Even while running Govolution, Prince remained active in politics. In 2002, he signed on with Edwards. The following year, he became the candidate's deputy campaign manager for strategy and policy; in that capacity, he helped refine Edwards's positions on a variety of issues. This time around, Prince is the campaign's second in command, part of an inner circle that includes Elizabeth Edwards and Joe Trippi, the strategist who ran Howard Dean's campaign in 2004. Insiders say Prince is a master at spin; he remains in constant contact with reporters and bloggers, pushing back on negative stories published about Edwards. According to a reporter on the campaign trail, Prince is also adept at dishing on the other candidates.
Hillary Clinton's New York City fundraiser
Founder and CEO, Red Apple Group
New York City
Though he runs one of the largest privately held companies in the country, with 7,800 employees and more than $3.8 billion in revenue, John Catsimatidis is perhaps best known as New York's grocer. He opened his first supermarket in 1969 and expanded the business rapidly, through organic growth and acquisition. Today, his company, Red Apple Group, maintains interests in businesses as varied as real estate and aircraft leasing, but it is still best known for operating Gristede's, one of the largest grocery chains in New York City.

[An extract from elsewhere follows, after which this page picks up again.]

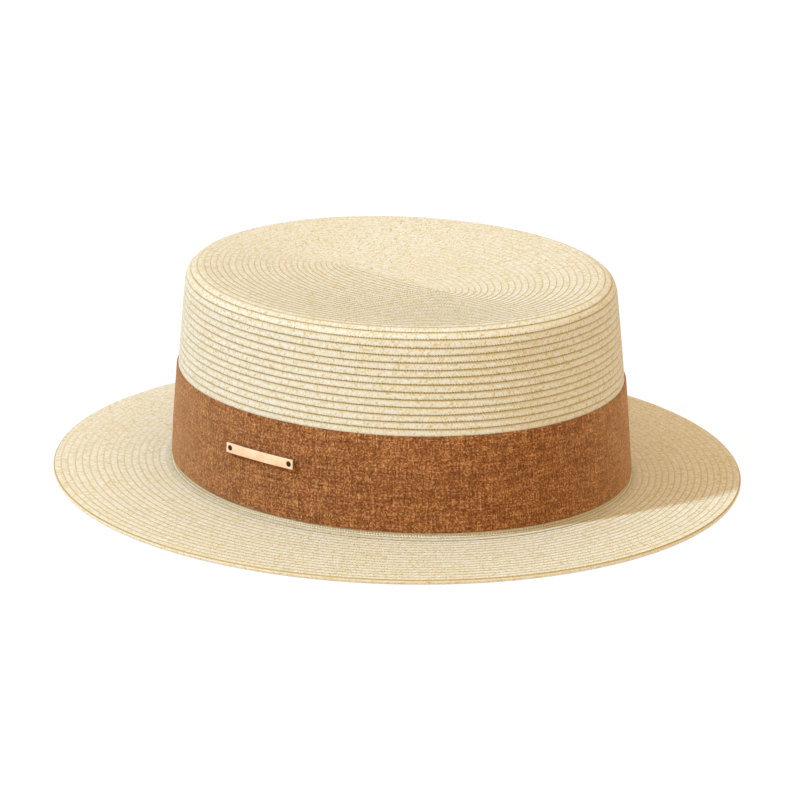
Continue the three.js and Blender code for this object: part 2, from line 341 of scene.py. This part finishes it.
def grid_uv(u, v):
    """Corner coordinates of the same quads, from one value more than rows and than columns."""
    low_u, low_v = np.meshgrid(u[:-1], v[:-1], indexing="ij")
    high_u, high_v = np.meshgrid(u[1:], v[1:], indexing="ij")
    corners = [(low_u, low_v), (high_u, low_v), (high_u, high_v), (low_u, high_v)]
    return np.stack([np.stack(corner, -1) for corner in corners], 2).reshape(-1, 2)


def add_object(name, mesh):
    piece = bpy.data.objects.new(name, mesh)
    bpy.context.collection.objects.link(piece)
    return piece


def smooth(mesh, sharp_from):
    """Smooth shading, but for edges sharper than an angle."""
    mesh.polygons.foreach_set("use_smooth", np.ones(len(mesh.polygons), bool))
    mesh.set_sharp_from_angle(angle=math.radians(sharp_from))


def grid_object(name, points, faces, uv, uv_name):
    mesh = bpy.data.meshes.new(name)
    mesh.from_pydata((points * METRES).tolist(), [], faces.tolist())
    layer = mesh.uv_layers.new(name=uv_name)
    layer.uv.foreach_set("vector", np.asarray(uv, np.float32).ravel())
    return add_object(name, mesh)


def wander(index, angle):
    """How far the start of a turn strays, the same for both turns that meet there."""
    waves = [wave.size * np.sin(wave.count * angle + wave.shift * index) for wave in WANDER_WAVES]
    share = sum(waves) / sum(wave.size for wave in WANDER_WAVES)
    return WANDER_REACH * share * min(index / WANDER_GROWS, 1)


def teeth(count):
    """Out and in by turns round an oval, each by its own uneven share."""
    side = np.where(np.arange(count) % 2 == 0, 1, -1)
    return side * (TOOTH_LEAST + TOOTH_SPREAD * rng.random(count))


def turn_mesh(profile, index, ends, hidden):
    """One turn of braid: its points, its counts of rows and columns, and its plait coordinates."""
    section = PLAIN_SECTION if hidden else TURN_SECTION
    step = PLAIN_STEP if hidden else TOOTH_STEP
    start, end = ends[index], ends[index + 1]
    half_width, stretch, _, _, _, relief = profile.at((start + end) / 2)
    if hidden:
        relief = HIDDEN_RELIEF
    angle = even_angles(half_width, half_width + stretch, step)
    count = len(angle)
    tooth = teeth(count)
    low = start + wander(index, angle) * (index > 0)
    high = end + wander(index + 1, angle) * (index + 2 < len(ends))
    columns = []
    for point in section:
        run = low + (high - low) * point.share + point.tooth * tooth
        raised = relief if point.lift > 0 else 1
        lift = raised * (point.lift + point.ridge * tooth)
        columns.append(profile.points(np.maximum(run, 0), angle, lift))
    u = np.arange(count + 1) * step / PLAIT_UNIT + TURN_U_APART * index
    spread = FLAT_SPREAD + (1 - FLAT_SPREAD) * (relief - FLAT_RELIEF) / (1 - FLAT_RELIEF)
    v = np.array([point.v for point in section] + [SECTION_END_V])
    v = 0.5 + (v - 0.5) * spread
    return np.stack(columns, 1).reshape(-1, 3), (count, len(section)), grid_uv(u, v)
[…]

One of Hillary Clinton's strengths as a candidate has always been fundraising, and Catsimatidis played a key role in helping her open the money spigot in New York. Soon after she announced her presidential bid, Catsimatidis--who calls Hillary and Bill Clinton "two of the smartest people I've ever met"--put together an exclusive reception at his Fifth Avenue home. The haul that evening: $175,000.
In addition to fundraising for Clinton, Catsimatidis may run for mayor of New York City in 2009, and like City Hall's current boss, Mike Bloomberg, he refuses to hew to party labels. If he runs, it will be as a Republican, he says. And if Clinton fails to win her party's nomination? Perhaps with an eye down the road, Catsimatidis has also donated money to Rudy Giuliani.

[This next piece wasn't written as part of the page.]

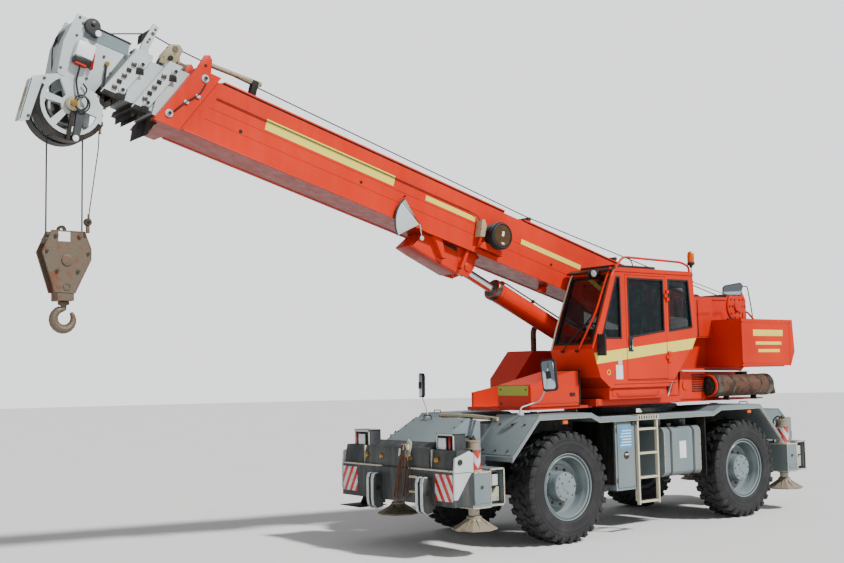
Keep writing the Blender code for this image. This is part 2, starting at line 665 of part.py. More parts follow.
def boom_base(luff):
    depth = BOOM_HALF_DEPTH
    outline = [(-0.15, -0.20), (0.20, -depth), (BASE_LENGTH + 0.30, -depth), (BASE_LENGTH, depth),
               (0.66, depth), (0.62, 0.18), (-0.15, 0.18)]
    box = prism(outline, -BOOM_HALF_WIDTH, BOOM_HALF_WIDTH)
    inner_width, inner_depth = SECTIONS["boom_section_2"][:2]
    wide = BOOM_HALF_WIDTH - BOOM_WALL
    deep = depth - BOOM_WALL
    cavity = block((0.80, BASE_LENGTH - 0.20), (-wide, wide), (-deep, deep))
    mouth = block((BASE_LENGTH - 0.3, 11.0), (-inner_width - RUN, inner_width + RUN),
                  (-inner_depth - RUN, inner_depth + RUN))
    collar = prism(raked(9.80, 10.12, 0.40), -0.34, 0.34)
    eye_x, eye_z = EYE
    cheeks = []
    for span in both_sides(0.06 + CLEAR, 0.11):
        shape = [(eye_x - 0.24, -depth + 0.01), (eye_x - 0.115, -0.44), (eye_x - 0.115, eye_z - 0.05),
                 (eye_x, eye_z - 0.13), (eye_x + 0.12, eye_z - 0.06), (eye_x + 0.45, -depth + 0.01)]
        cheeks.append(prism(shape, *span))
    pin = rod("Y", (eye_x, 0, eye_z), 0.04, -0.10, 0.10)
    foot_bore = rod("Y", (0, 0, 0), FOOT_PIN / cos(pi / 20) + RUN, -0.5, 0.5)
    build("boom_base", "red", luff, [box, collar, *cheeks, pin], [cavity, mouth, foot_bore])


def boom_section(parent, name, inner):
    """A telescoping box with its collar; inner is the section that slides in it."""
    half_width, half_depth, tail, back, front = SECTIONS[name]
    tube = block((tail, back + 0.05), (-half_width, half_width), (-half_depth, half_depth))
    collar = prism(raked(back, front, half_depth + 0.03), -half_width - 0.04, half_width + 0.04)
    wide = half_width - BOOM_WALL
    deep = half_depth - BOOM_WALL
    cavity = block((tail - 0.1, back - 0.25), (-wide, wide), (-deep, deep))
    mouth = block((back - 0.3, front + 1.0), (-inner[0] - RUN, inner[0] + RUN),
                  (-inner[1] - RUN, inner[1] + RUN))
    build(name, "pale", parent, [tube, collar], [cavity, mouth])


def boom_head(parent):
    half_width, half_depth, tail = HEAD_TUBE
    x, z = SHEAVE
    tube = block((tail, x - 0.18), (-half_width, half_width), (-half_depth, half_depth))
    core = block((tail - 0.1, x - 0.22), (-half_width + BOOM_WALL, half_width - BOOM_WALL),
                 (-half_depth + BOOM_WALL, half_depth - BOOM_WALL))
    outline = [(x - 0.445, 0.31), (x - 0.465, 0.39), (x - 0.045, 0.39), (x + 0.085, 0.44),
               (x + 0.205, 0.45), (x + 0.265, 0.10), (x + 0.235, -0.29), (x + 0.345, -0.35),
               *arc(SHEAVE, GUARD_RADIUS, 18, -160, 12), (x - 0.345, -0.50), (x - 0.325, -0.36),
               (x - 0.20, -0.335)]
    plates = [prism(outline, *span) for span in both_sides(half_width - 0.005, half_width + 0.03)]
    axle_pin = rod("Y", (x, 0, z), 0.04, -half_width - 0.01, half_width + 0.01)
    upper_axle = rod("Y", (x + 0.12, 0, 0.16), 0.03, -half_width - 0.01, half_width + 0.01)
    build("boom_head", "pale", parent, [tube, *plates, axle_pin, upper_axle], [core])


def head_sheaves(parent):
    half_facet = pi / ROUND_SIDES
    spin = frame_at("sheave_axis", parent, (SHEAVE[0], 0, SHEAVE[1]), (0, half_facet, 0))
    groove = FALL_OFFSET * cos(half_facet) - ROPE_RADIUS - RUN
    half = [(0.0407, 0.05), (SHEAVE_RADIUS, 0.05), (SHEAVE_RADIUS, 0.016), (groove, 0.014)]
    profile = half + [(r, -y) for r, y in reversed(half)]
    build("head_sheaves", "steel", spin, [turned(profile, "Y", closed=True)])


def cable_reel(luff):
    centre = (5.16, BOOM_HALF_WIDTH + SEAT, -0.08)
    profile = [(0, 0), (0.14, 0), (0.14, 0.02), (0.17, 0.03), (0.17, 0.14), (0.13, 0.16), (0, 0.16)]
    build("cable_reel", "plastic", luff, [turned(profile, "Y", centre, 24)])


def to_machine(along, height):
    """A point of the boom's own frame, in the machine's XZ plane."""
    return (BOOM_FOOT[0] + along * cos(BOOM_ANGLE) - height * sin(BOOM_ANGLE),
            BOOM_FOOT[1] + along * sin(BOOM_ANGLE) + height * cos(BOOM_ANGLE))


def luffing_cylinder(luff):
    eye_x, eye_z = to_machine(*EYE)
    reach = hypot(eye_x - CYLINDER_FOOT[0], eye_z - CYLINDER_FOOT[1])
    slope = atan2(eye_z - CYLINDER_FOOT[1], eye_x - CYLINDER_FOOT[0])
    tilt = frame_at("luff_eye", luff, (EYE[0], 0, EYE[1]), (0, BOOM_ANGLE - slope, 0))
    eye = rod("Y", (0, 0, 0), 0.09, -0.06, 0.06)
    shaft = rod("X", (0, 0, 0), ROD_RADIUS, -reach + 0.22 + RETRACTION, -0.15)
    shank = block((-0.18, 0), (-0.05, 0.05), (-0.045, 0.045))
    build("luff_rod", "chrome", tilt, [shaft, eye, shank], [rod("Y", (0, 0, 0), 0.0407, -0.2, 0.2)])
    slide = frame_at("luff_slide", tilt)
    barrel = rod("X", (0, 0, 0), BARREL_RADIUS, -reach + 0.15, -ROD_SHOWN, 24)
    foot = rod("Y", (-reach, 0, 0), 0.105, -0.12, 0.12)
    neck = block((-reach, -reach + 0.2), (-0.09, 0.09), (-0.08, 0.08))
    bore = rod("X", (0, 0, 0), ROD_RADIUS + 0.0007, -reach + 0.22, 0.0)
    pin_hole = rod("Y", (-reach, 0, 0), 0.05, -0.2, 0.2)
    build("luff_barrel", "red", slide, [barrel, foot, neck], [bore, pin_hole])


# ---- hook ---------------------------------------------------------------------------------------
def rope_falls(swing, level):
    """The rope up from the block, over the sheave and down again."""
    low = BLOCK_TOP - 0.08 + SEAT - level
    arch = arc((0, 0), FALL_OFFSET, 0, 180, 12)
    path = [(FALL_OFFSET, low), *arch, (-FALL_OFFSET, low)]
    build("rope_falls", "steel", swing, [swept(path, [ROPE_RADIUS] * len(path), 8)])


def hook_block(hoist, level):
    outline = [(0.168, 3.92), (-0.196, 3.92), (-0.27, 3.73), (-0.27, 3.61), (-0.093, 3.24),
               (0.132, 3.25), (0.27, 3.69)]
    outline = [(x, z - level) for x, z in outline]
    plates = [prism(outline, *span) for span in both_sides(0.075, 0.105)]
    lid = block((-0.22, 0.22), (-0.08, 0.08), (BLOCK_TOP - 0.14 - level, BLOCK_TOP - 0.08 - level))
    middle = 3.60 - level
    sheave = rod("Y", (0, 0, middle), 0.17, -0.05, 0.05, 24)
    pin = rod("Y", (0, 0, middle), 0.05, -0.12, 0.12)
    head = block((-0.08, 0.10), (-0.10, 0.10), (SWIVEL_Z - level, 3.30 - level))
    build("hook_block", "rust", hoist, [*plates, lid, sheave, pin, head])


def hook(hoist, level):
    spin = frame_at("hook_swivel", hoist)
    middle = (0.0, HOOK_MIDDLE - level)
    steps = 16
    path = [(0.0, SWIVEL_Z - RUN - level)] + arc(middle, HOOK_RADIUS, 90, -220, steps)
    thick = [0.034] + [0.034 + 0.02 * sin(pi * k / steps) - 0.014 * (k / steps) ** 3
                       for k in range(steps + 1)]
    build("hook", "rust", spin, [swept(path, thick)])


# ---- the whole machine --------------------------------------------------------------------------
def clear_scene():
    for item in list(bpy.data.objects):
        bpy.data.objects.remove(item)


def carrier(machine):
    chassis_frame(machine)
    outrigger_box(machine, "front_outrigger_box", FRONT_TUBES, 1)
    outrigger_box(machine, "rear_outrigger_box", REAR_TUBES, -1)
    deck(machine, "left_deck", 1)
    deck(machine, "right_deck", -1)
    front_apron(machine)
    rear_apron(machine)
    for name, x in (("front", AXLE), ("rear", -AXLE)):
        axle(machine, name + "_axle", x)
        wheel_end(machine, name + "_left", x, 1)
        wheel_end(machine, name + "_right", x, -1)
    outrigger(machine, "front_left", FRONT_TUBES, 1, True, 1)
    outrigger(machine, "front_right", FRONT_TUBES, 1, False, -1)
    outrigger(machine, "rear_left", REAR_TUBES, -1, False, 1)
    outrigger(machine, "rear_right", REAR_TUBES, -1, True, -1)
    tool_locker(machine)
    access_ladder(machine)
    side_tank(machine, "fuel_tank", (-0.885, -0.05), 1, "grey")
    side_tank(machine, "hydraulic_tank", (-0.885, 0.90), -1, "grey")


def upper_works(machine):
    slew = frame_at("slew", machine)
    turntable_frame(slew)
    counterweight(slew)
    nose_cover(slew)
    left_housing(slew)
    right_housing(slew)
    muffler(slew)
    winch_drum(slew)
    cab_body(slew)
    cab_roof(slew)
    windshield(slew)
    side_pane(slew, "quarter_glass", QUARTER_WINDOW)
    operator_seat(slew)
    control_console(slew)
    cab_door(slew)
    return slew


def boom(slew):
    luff = frame_at("luff", slew, (BOOM_FOOT[0], 0, BOOM_FOOT[1]), (0, -BOOM_ANGLE, 0))
    boom_base(luff)
    cable_reel(luff)
    luffing_cylinder(luff)
    second = frame_at("second_slide", luff)
    boom_section(second, "boom_section_2", SECTIONS["boom_section_3"][:2])
    third = frame_at("third_slide", second)
    boom_section(third, "boom_section_3", HEAD_TUBE[:2])
    head = frame_at("head_slide", third)
    boom_head(head)
    head_sheaves(head)
    swing = frame_at("hook_swing", head, (SHEAVE[0], 0, SHEAVE[1]), (0, BOOM_ANGLE, 0))
    level = to_machine(*SHEAVE)[1]
    rope_falls(swing, level)
    hoist = frame_at("hook_hoist", swing)
    hook_block(hoist, level)
    hook(hoist, level)


clear_scene()
machine = frame_at("machine", None, (-CENTRE_SHIFT, 0, 0))
carrier(machine)
boom(upper_works(machine))
bpy.context.view_layer.update()
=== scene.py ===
import json
from math import atan2, cos, pi, radians, sin

import bmesh
import bpy
from mathutils import Matrix, Vector

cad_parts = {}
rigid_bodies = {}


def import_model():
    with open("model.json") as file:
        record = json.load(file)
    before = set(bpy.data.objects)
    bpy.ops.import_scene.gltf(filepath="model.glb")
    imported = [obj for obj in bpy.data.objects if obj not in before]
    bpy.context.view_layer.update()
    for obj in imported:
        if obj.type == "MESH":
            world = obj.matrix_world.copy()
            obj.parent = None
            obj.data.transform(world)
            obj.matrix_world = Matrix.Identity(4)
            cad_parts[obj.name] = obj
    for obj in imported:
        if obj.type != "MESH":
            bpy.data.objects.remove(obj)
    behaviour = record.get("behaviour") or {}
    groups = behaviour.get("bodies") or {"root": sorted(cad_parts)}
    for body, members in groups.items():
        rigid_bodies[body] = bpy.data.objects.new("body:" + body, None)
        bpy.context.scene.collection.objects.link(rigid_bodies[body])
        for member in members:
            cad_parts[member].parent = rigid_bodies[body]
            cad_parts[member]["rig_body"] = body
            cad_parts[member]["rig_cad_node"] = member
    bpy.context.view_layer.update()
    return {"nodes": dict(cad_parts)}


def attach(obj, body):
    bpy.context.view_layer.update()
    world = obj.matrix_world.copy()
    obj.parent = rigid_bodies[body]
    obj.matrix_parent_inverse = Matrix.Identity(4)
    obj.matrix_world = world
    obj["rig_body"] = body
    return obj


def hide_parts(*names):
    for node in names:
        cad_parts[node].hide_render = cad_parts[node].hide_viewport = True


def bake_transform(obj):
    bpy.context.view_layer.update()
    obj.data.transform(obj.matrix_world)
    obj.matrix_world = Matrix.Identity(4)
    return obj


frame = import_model()

# ---- stage: floor, light and camera -------------------------------------------------------------
# A pale, smooth studio floor under open, even light, with one broad lamp high on the cab side.
# The camera stands where a person by the front corner of the machine would.


def linear(code):
    """An sRGB colour such as #ff8800, as the linear numbers that shaders take."""
    parts = [int(code[k:k + 2], 16) / 255 for k in (1, 3, 5)]
    return tuple(c / 12.92 if c <= 0.04045 else ((c + 0.055) / 1.055) ** 2.4 for c in parts) + (1.0,)


def add(tree, kind, settings=None, **sockets):
    """Adds a node; sockets are values or other nodes' outputs, named with _ for a space."""
    node = tree.nodes.new(kind)
    for key, value in (settings or {}).items():
        setattr(node, key, value)
    for key, value in sockets.items():
        socket = node.inputs[int(key[1:])] if key[1:].isdigit() else node.inputs[key.replace("_", " ")]
        if isinstance(value, bpy.types.NodeSocket):
            tree.links.new(value, socket)
        else:
            socket.default_value = value
    return node


def circle(count, radius, start=0.0):
    """Points evenly round a circle, from an angle on."""
    turns = [2 * pi * k / count + start for k in range(count)]
    return [(radius * cos(turn), radius * sin(turn)) for turn in turns]


def surface(name):
    """A new material with its Principled shader and object coordinates."""
    material = bpy.data.materials.new(name)
    material.use_nodes = True
    tree = material.node_tree
    shader = tree.nodes["Principled BSDF"]
    place = add(tree, "ShaderNodeTexCoord").outputs["Object"]
    return material, tree, shader, place


def studio_floor():
    # sealed concrete, rolled pale
    material, tree, shader, place = surface("sealed_concrete_floor")
    cloud = add(tree, "ShaderNodeTexNoise", Vector=place, Scale=0.6, Detail=6.0).outputs["Fac"]
    tone = add(tree, "ShaderNodeMix", {"data_type": "RGBA"}, Factor=cloud)
    tone.inputs[6].default_value = linear("#e9e9e7")
    tone.inputs[7].default_value = linear("#f4f4f2")
    tree.links.new(tone.outputs[2], shader.inputs["Base Color"])
    shader.inputs["Roughness"].default_value = 0.75
    floor = bpy.data.meshes.new("studio_floor")
    floor.from_pydata([(x, y, 0) for x, y in circle(64, 90)], [], [list(range(64))])
    floor.materials.append(material)
    item = bpy.data.objects.new("studio_floor", floor)
    bpy.context.scene.collection.objects.link(item)


studio_floor()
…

Joe Biden's director of online communications
Co-founder, Real Fans Sports Network
After selling his company, Real Fans Sports Network, to AOL, in 1997, Carbone tried his hand at a few other Web-related ventures. Then, in 2003, he got into politics, joining the Draft Wesley Clark campaign. He went on to run the former general's Internet operation. The work was nonstop, and, as in the heady dot-com days, so was the innovation. "We were trying to bring new things into play, but we had to move fast," Carbone says. "We didn't have time for product launches and review periods."
Clark, of course, didn't make it out of the primaries. But Carbone's work won plaudits. Soon after the 2004 election, Biden, the Delaware senator, snatched him up. Today, working out of campaign headquarters, Carbone oversees voter outreach online, coordinates internal technological development, and helps hire vendors. Even so, a cool website hasn't been able to propel Biden to a higher ranking in the polls, in part because, this time around, all the campaigns are aggressive online. "Every candidate has a department with multiple people," Carbone says. "No one's surprising anyone."